Quite simply, Kernan was in love with and devoted to the texts of Shakespeare. When he wasn’t teaching Shakespeare, he was reading Shakespeare and enjoying it for himself, and this shaped his telling of the story. Similarly, it follows that a preacher will be enabled to zestfully expound a text with which he has already fallen in love. He loves it because it is Christ. The task of preaching encourages and displays the love affair with His Word before the world.

[1] O.C. Edwards, Jr., Elements of Homiletic: A Method for Preparing to Preach (Collegeville: Pueblo Publishing Company, 1982), 102.
[2] Richard Lischer, ed., The Company of Preachers: Wisdom on Preaching, Augustine to the Present (Eerdmans Publishing Company, 2002), 273.
[3] O.C. Edwards, Jr., 102.
[4] Ibid., 102-3.
[5] Ibid., 273.


The Preacher’s Passion — 1 Comment

  1. Fr.
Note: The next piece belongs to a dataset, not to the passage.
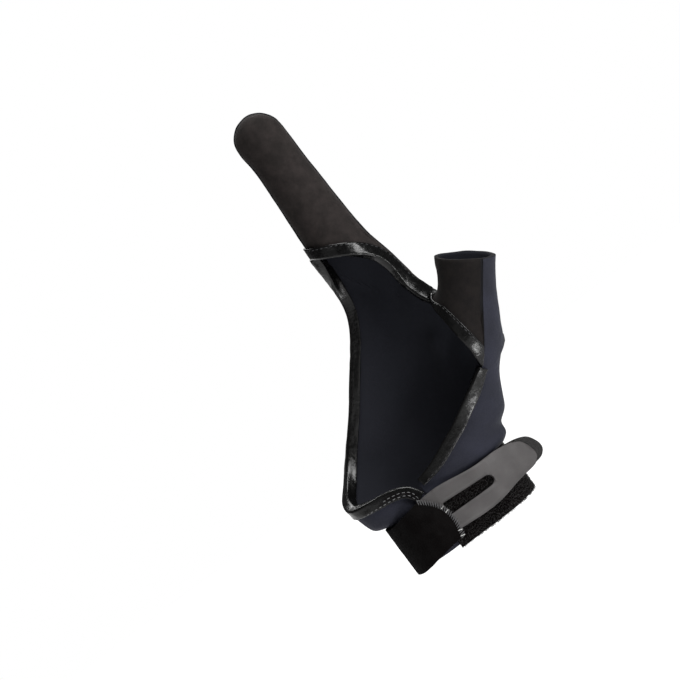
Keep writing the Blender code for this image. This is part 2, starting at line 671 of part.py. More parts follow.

Thoma –

    Being an Irish Lutheran (itself a burden I wish upon no soul, unless he’s buying the round – heh!) . . . and somewhat exuberant by nature, I tried to keep a certain picture in mind every time I stepped into that tiny bit of Heaven called a pulpit to cry out the grace of God in Christ. G. K. Chesterton painted it in words:

    “It is always simple to fall; there are an infinity of angles at which one falls, only one at which one stands. To have fallen into any one of the fads from Gnosticism to Christian Science would indeed have been obvious and tame. But to have avoided them all has been one whirling adventure; and in my vision the heavenly chariot flies thundering through the ages, the dull heresies sprawling and prostrate, the wild truth reeling but erect.”

    Part of that history every time we preach. It is good to remember that. Thank you.